Friday, December 4, 2009

Things That Make Me Mad: Part V


The young and pretty are all confident. The old and ugly...ignored. But just because you've got more money and better suits than the cats who wear denim and white cotton t-shirts to work, doesn't really justify you as young and pretty, friend.

Corporations run this country and say they'll save us all. Mom and pop grocery stores are closing because of the imported goods sold by the corporations are cheaper. But just because you're a corporate cock sucker on your phone with your accountant, secretary or mistress and lying to us every chance you can to make us feel good so you, in return, can feel good about the horrible shit you do just to earn an extra buck, doesn't qualify you as a better person, fucker.

Some of the ugliest shit happens in board rooms, where the people who pretend to care about other people sit and sip their Espresso's and chit-chat about their monumental gains in the stock market or the fact that the company's work force has just been cut in half so they all could have higher salaries. When I say they, I mean the bitches who are sitting, sipping and chatting, not the they who have just been informed their best friends, the guys who've worked next to them for the last 35 years, have been let go because the company has decided to go with a younger work force. A younger work force who have no experience, determination or any fucking clue that $5.75 an hour ain't worth it.

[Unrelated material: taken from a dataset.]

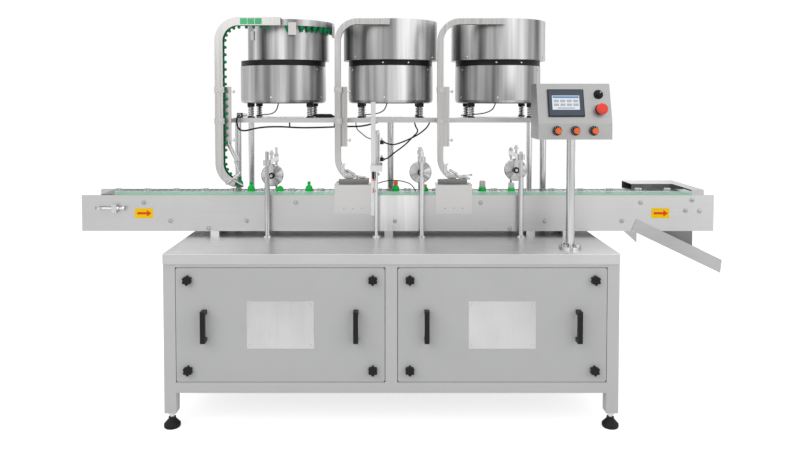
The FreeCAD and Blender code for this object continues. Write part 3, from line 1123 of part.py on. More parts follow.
# name: (offset from the desk's middle, z, stem radius, profile above the face)
SWITCHES = {
    "selector_switch": (88, "(desk_floor + 159)", 8, [("0", "-16"), ("8", "-16"), ("8", "0.3"),
                                                      ("13", "0.3"), ("13", "5"), ("10", "6"),
                                      ("9", "17"), ("0", "17")]),
    "stop_button": (92, "(desk_floor + 103)", 8, [("0", "-16"), ("8", "-16"), ("8", "10"), ("12", "10"),
                                                  ("20", "19"), ("20", "24"),
                                  ("15", "29"), ("0", "30")]),
}
SPEED_PROFILE = [("0", "-15"), ("5", "-15"), ("5", "0.3"), ("15", "0.3"), ("17", "3"), ("11", "5"),
                 ("10.5", "28"),
                 ("9", "30"), ("0", "30")]


def make_switches():
    """The display, selector, stop button and the three speed knobs."""
    for name, (offset, z, _, profile) in SWITCHES.items():
        node(name, turned(f"{name}_body", profile, f"(desk_x + {offset})", face_depth(z), f"{z}", ON_FACE))
    for n, offset in enumerate(SPEED_KNOBS, start=1):
        node(f"speed_knob_{n}", turned(f"speed_{n}", SPEED_PROFILE, f"(desk_x + {offset})", "desk_front",
                                       SPEED_KNOB_Z, ON_FRONT))
    bezel = doc.addObject("Part::Box", "bezel")
    bezel.Length, bezel.Width, bezel.Height = 128, 100, 6
    tilt = math.radians(FACE_TILT)
    low = f"(desk_floor + 128 - {50 * math.cos(tilt):.4f})"
    place(bezel, "(desk_x - 94)", face_depth(low), low, ON_FACE)
    node("display_panel", bezel)


make_cabinet_frame()
make_table_top()
make_cabinet_sheets()
make_levelling_feet()
make_front_panels()
make_panel_knobs()
make_conveyor_plates()
make_crossmembers()
make_slat_chain()
make_shaft("drive_shaft", D.drive_x)
make_shaft("tail_shaft", TAIL_X)
make_guide_strip()
make_gear_motor()
make_drive_cover()
make_discharge()
make_station_covers()
make_press_stands()
make_press_heads()
make_press_wheels()
make_air_cylinder()
make_feeder_stand()
make_feeder_drums()
make_feeder_bowls()
make_delivery_tracks()
make_cables()
make_control_desk()
make_switches()

doc.recompute()
broken = [thing.Name for thing in doc.Objects if "Invalid" in thing.State or "Error" in thing.State]
if broken:
    raise SystemExit(f"failed objects: {broken}")
os.makedirs("parts", exist_ok=True)
for label, piece in NODES.items():
    if piece.Shape.isNull() or not piece.Shape.isValid() or not piece.Shape.Solids:
        raise SystemExit(f"bad shape: {label}")
for label, piece in NODES.items():
    piece.Shape.exportStep(f"parts/{label}.step")
print(f"{len(NODES)} nodes")
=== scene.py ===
import json
import math

import bpy
from mathutils import Matrix, Vector


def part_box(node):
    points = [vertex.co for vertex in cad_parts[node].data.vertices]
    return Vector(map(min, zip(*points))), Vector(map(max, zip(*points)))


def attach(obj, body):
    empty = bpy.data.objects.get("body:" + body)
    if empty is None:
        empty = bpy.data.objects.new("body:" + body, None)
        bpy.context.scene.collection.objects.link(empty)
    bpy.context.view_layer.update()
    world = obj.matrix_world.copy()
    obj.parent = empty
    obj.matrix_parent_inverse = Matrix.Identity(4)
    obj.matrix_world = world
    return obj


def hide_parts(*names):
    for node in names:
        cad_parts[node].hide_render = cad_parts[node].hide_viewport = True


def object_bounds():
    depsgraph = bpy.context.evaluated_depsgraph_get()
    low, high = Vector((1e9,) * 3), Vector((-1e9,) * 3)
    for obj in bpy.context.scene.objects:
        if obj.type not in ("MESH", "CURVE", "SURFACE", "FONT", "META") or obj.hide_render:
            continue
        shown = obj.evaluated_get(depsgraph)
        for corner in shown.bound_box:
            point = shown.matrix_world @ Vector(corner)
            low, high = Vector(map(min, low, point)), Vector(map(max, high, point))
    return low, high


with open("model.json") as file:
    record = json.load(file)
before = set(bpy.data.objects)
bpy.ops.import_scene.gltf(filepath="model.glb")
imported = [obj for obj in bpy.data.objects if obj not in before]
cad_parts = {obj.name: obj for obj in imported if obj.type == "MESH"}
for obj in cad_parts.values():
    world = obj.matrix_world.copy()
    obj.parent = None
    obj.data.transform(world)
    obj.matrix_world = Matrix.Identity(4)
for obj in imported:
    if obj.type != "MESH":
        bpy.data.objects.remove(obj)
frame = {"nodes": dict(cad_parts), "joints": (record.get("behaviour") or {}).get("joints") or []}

CAD_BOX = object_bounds()
RECORD_JOINTS = {joint["name"]: joint for joint in frame["joints"]}
MM = 0.001


def mm(x, y, z):
    """A shift given in millimetres."""
    return Vector((x, y, z)) * MM


# ---------------------------------------------------------------- places

def centre(node):
    low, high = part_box(node)
    return (low + high) / 2


def pivot(joint):
    return Vector(RECORD_JOINTS[joint]["pos_m"])


CORNER = Vector((centre("cabinet_frame").x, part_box("table_top")[0].y, 0))


def at(x, depth, z):
    """A place in millimetres from the cabinet's middle, the table's front edge and the floor."""
    return CORNER + mm(x, depth, z)


STATIONS = (1, 2, 3)
PLATE_FRONT = (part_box("conveyor_front_plate")[0].y - CORNER.y) / MM + 1.5
PLATE_BACK = (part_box("conveyor_rear_plate")[1].y - CORNER.y) / MM
PLATE_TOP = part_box("conveyor_front_plate")[1].z / MM
CHAIN_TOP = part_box("slat_chain")[1].z / MM
NEST_DEPTH = (centre("chain_nests").y - CORNER.y) / MM
SHELF_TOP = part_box("feeder_shelf")[1].z / MM
SHELF_EDGE = (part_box("feeder_shelf")[0].y - CORNER.y) / MM
SHELF_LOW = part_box("feeder_shelf")[0].z / MM
BOWL_DEPTH = (pivot("bowl_2_vibrate").y - CORNER.y) / MM
BOWL_FLOOR = pivot("bowl_2_vibrate").z / MM
FEEDER_X = [(pivot(f"bowl_{n}_vibrate").x - CORNER.x) / MM for n in STATIONS]
FEEDER_PITCH = FEEDER_X[1] - FEEDER_X[0]
CYLINDER_X, CYLINDER_FLOOR = -58, 904
BOWL_RADIUS, DRUM_RADIUS, COLLAR_RADIUS, FIRST_OUTLET_RADIUS = 205, 185, 183, 201
FIRST_BOWL_X = (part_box("feeder_bowl_1")[1].x - CORNER.x) / MM - FIRST_OUTLET_RADIUS
PANEL_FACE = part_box("cabinet_frame")[0].y
OUT_OF_FACE = -Vector(RECORD_JOINTS["stop_press"]["axis"])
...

These people, these leaders of the free world, these board members of America, all hold us close and pretend to listen when we speak. But, like statues of stone and gates of steel, the bastards can't hear us. Or at least they don't want to hear us.

Once I was told that all mistakes are learning experiences. But when these mistakes are made, and the results are for the better, shouldn't it be the person who did said "mistake" who gets the pat on the back and the credit and not the mother fuckers who sit, sip and chit-chat in those board rooms who reap the benefits for bettering a product?

Lesson learned from that "mistake" indeed sir, lesson learned.

All the lies are true, and all that's false turns out to be fact in these board rooms across the globe. OK, maybe not in all of them, but in a good 99.74529871243% of them.